By the time the Westgate Mall story was over, four days after it began, 67 people had been killed and over 300 others were injured. Not that this was the first, or even bloodiest, tragedy journalists have had to cover in Kenya in recent years. Ethnic clashes following the disputed 2007 presidential election killed over 1,000 people, with thousands more injured, and the twin U.S. embassy bombings in Nairobi and Dar es Salaam in Tanzania in 1998 killed 212 people and injured another 4,000 in Nairobi alone.

Yet, somehow, Westgate seemed more personal. Many editors at the Media Council meeting spoke of the challenges they now face just holding on to staff. One editor after another narrated how their media house was losing many young and dedicated journalists, largely due to the emotional stress related to their work. A number of editors also admitted sending their reporters out without proper briefings, guidance, or preparation. After journalists returned from the Westgate assignment, the same media houses did not, by their own accounts, organise psychological counselling sessions or workshops, or, in most cases, even give their reporters any time off.

Educators and trainers from universities and colleges across Kenya also attended the Media Council meeting. They expressed concern that none of the courses offered to journalists include anything about personal or emotional self-care. Many editors admitted they sent reporters to the Westgate Mall that Saturday without realizing the nature of the story.

The editors and educators at the Media Council meeting on October 5 reached a consensus on at least one point: the current level of preparation and training available to journalists in Kenya is wanting.

Less than one month before the mall attack, the Media Council released a Study on Training, Welfare and Working Conditions of Kenyan Journalists. Close to one-third of those polled said they had been given dangerous assignments, including combat assignments, without proper preparation. Less than 5 percent of those sent to cover dangerous stories said they had received protective gear from their employer. The level of insurance coverage is even worse. Only one of over 180 respondents reported receiving any insurance coverage while working in a war zone.

Nearly half of the journalists said that they had received some security or related training. But none of the respondents said they have been trained on how to prepare for dangerous assignments, how to protect sources and sensitive information, or how to deal with possible captivity.

“The training was on journalist safety and protection organized by the MCK [Media Council of Kenya] and IMS [the Copenhagen-based group International Media Support]. We were also trained by the Kenya Red Cross on basic first-aid,” said one respondent. “We did a three-day workshop on personal journalist security organized by the African Child and Women’s Feature Service, a three-day training by MCK on safety of journalists, and another two-day workshop on the same organized by the Kenya Correspondents Association.”

The study, along with comments by individual respondents, underscored the disparate nature of security training for journalists in Kenya and the lack of any coordination over the curriculum. Organizations have failed to work together to streamline the content, reduce or eliminate duplication, and to ensure that training in many needed skills is provided.

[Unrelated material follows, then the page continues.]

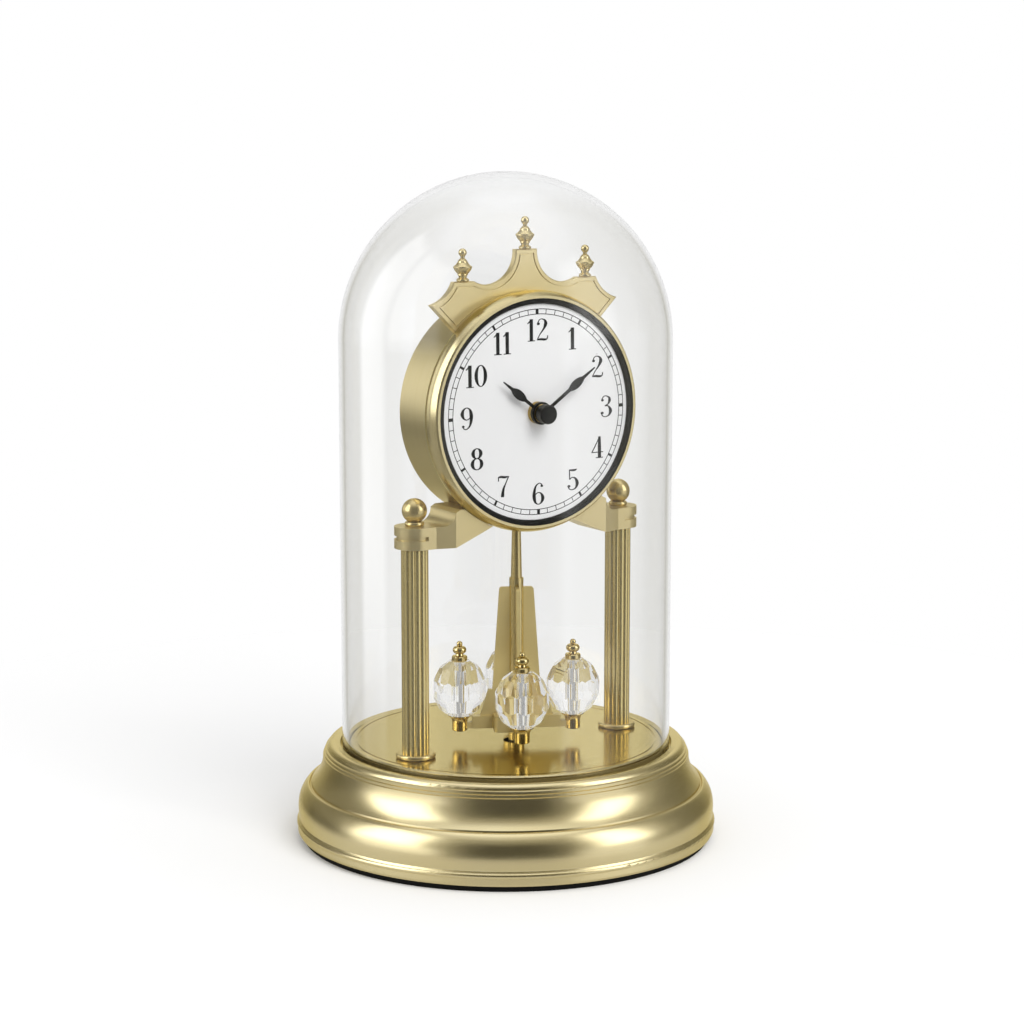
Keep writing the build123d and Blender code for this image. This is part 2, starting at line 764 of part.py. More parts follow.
# Drum case: the tube behind the bezel, with a spigot for the bezel and a seat for the rear cover
spigot_radius = drum_radius - spigot_radial_step
rear_seat_radius = drum_inner_radius + rear_cover_seat
with BuildPart() as drum_case:
    with BuildSketch(dial_plane(drum_back_y)):
        Circle(drum_radius)
    extrude(amount=drum_back_y - drum_front_y)
    chamfer(drum_case.edges().sort_by(Axis.Y)[-1], drum_back_chamfer)
    with BuildSketch(dial_plane(drum_front_y)):
        Circle(spigot_radius)
    extrude(amount=drum_front_y - dial_back_y)
    with BuildSketch(dial_plane(drum_back_y)):
        Circle(drum_inner_radius)
    extrude(amount=drum_back_y - dial_back_y, mode=Mode.SUBTRACT)
    with BuildSketch(dial_plane(drum_back_y)):
        Circle(rear_seat_radius)
    extrude(amount=rear_cover_thickness, mode=Mode.SUBTRACT)
    with BuildSketch(Plane.XY.offset(dial_height)):
        with Locations((0, pendulum_y)):
            Circle(hanger_diameter / 2 + rod_hole_gap)
    extrude(amount=-(drum_radius + cut_overrun), mode=Mode.SUBTRACT)
    for angle in (-bracket_screw_angle, bracket_screw_angle):
        with BuildSketch(drum_screw_plane(angle, column_y, -1)):
            Circle(bracket_screw_diameter / 2)
        extrude(amount=drum_radius + cut_overrun, mode=Mode.SUBTRACT)
    for angle in (-crown_screw_angle, crown_screw_angle):
        with BuildSketch(drum_screw_plane(angle, crown_y, 1)):
            Circle(crown_screw_diameter / 2)
        extrude(amount=drum_radius + cut_overrun, mode=Mode.SUBTRACT)
save(drum_case.part, "drum_case")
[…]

Of course, individual journalists need to start thinking about their own safety too. Many reporters who covered the siege did so without safety gear. Others had safety gear but chose not to wear it.

“Those things are very uncomfortable and made me look strange,” said one television news anchor, referring to helmets and flak jackets. “Guys could not recognise me, so I took them off,” he added. “This was an opportunity to make a name in journalism.”

Media house managers and foreign donors alike should now be encouraged to make the protection of journalists a priority, including training on how to navigate hostile environments. Kenyan journalists also need help in coping with the emotional toll of covering the siege at the mall.

“I have been unable to be at peace with myself since that incident. The bodies and wrecked vehicles, police sirens and gunfire are ever present wherever I am,” said Ouma Wanjala, of the Daily Nation.

“My head is full of bodies and bomb scenes from Somali, Syria, Nigeria and wherever, but who cares?” said an editor from another media house.

Training focused on personal self-care, trauma and stress management, and preparation — including adequately briefing journalists before sending them into the field, and debriefing them about their experiences, whenever circumstances require, upon their return — is needed. So are in-house training sessions and written guidelines on how to deal with distressing human tragedies.

These measures have been neglected for years by media enterprises and journalist associations in Kenya. The Westgate Mall siege should be taken as a wake-up call to finally commit to preparing and protecting journalists in keeping with the risks of our times.